What is deep play? The precise acts of play are different for different people, but a few things remain constant. Deep play is uncommon, a transcendent experience. It involves a feeling of joy, of freedom, and often, but not always, an element of risk. As Ackerman notes, deep play is dependent on the mood of the person playing, not what they are doing.


Personally speaking, deep play in critical writing is when I hit on an interesting idea to argue, because when you hit a unique or interesting, or even just a difficult idea, the act of arguing the point becomes a conversation between yourself and the book. Your annotations and proposals form your half of a conversation, while the evidence in the book or the book’s context proving or disproving your position form the book’s half of the debate. It becomes a debate between scholarly minds, or a cat and mouse game; one ceases to care about anything but the search, and the stake of proving your opinion to another person.
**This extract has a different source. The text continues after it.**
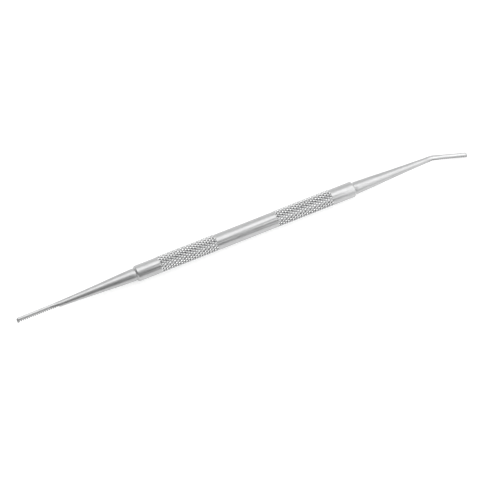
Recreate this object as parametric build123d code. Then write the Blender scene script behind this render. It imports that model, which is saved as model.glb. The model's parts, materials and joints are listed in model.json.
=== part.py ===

If I were to rewrite my NW paper with deep play, I probably would have taken my focus on the use of the number 37 in the first section, and focused in on that even further, rather than attempt to drag the rest of the book into the conversation. The discussion of 37 was a type of play for me, a cat and mouse game; had I not worried about bringing in the rest of the book, but instead left the paper focused on the true topic at hand, then the play would have been even deeper, the paper more focused and more detailed. To truly write that paper with deep play, I should have focused on the interesting topic and the interesting supporting data, and followed that path.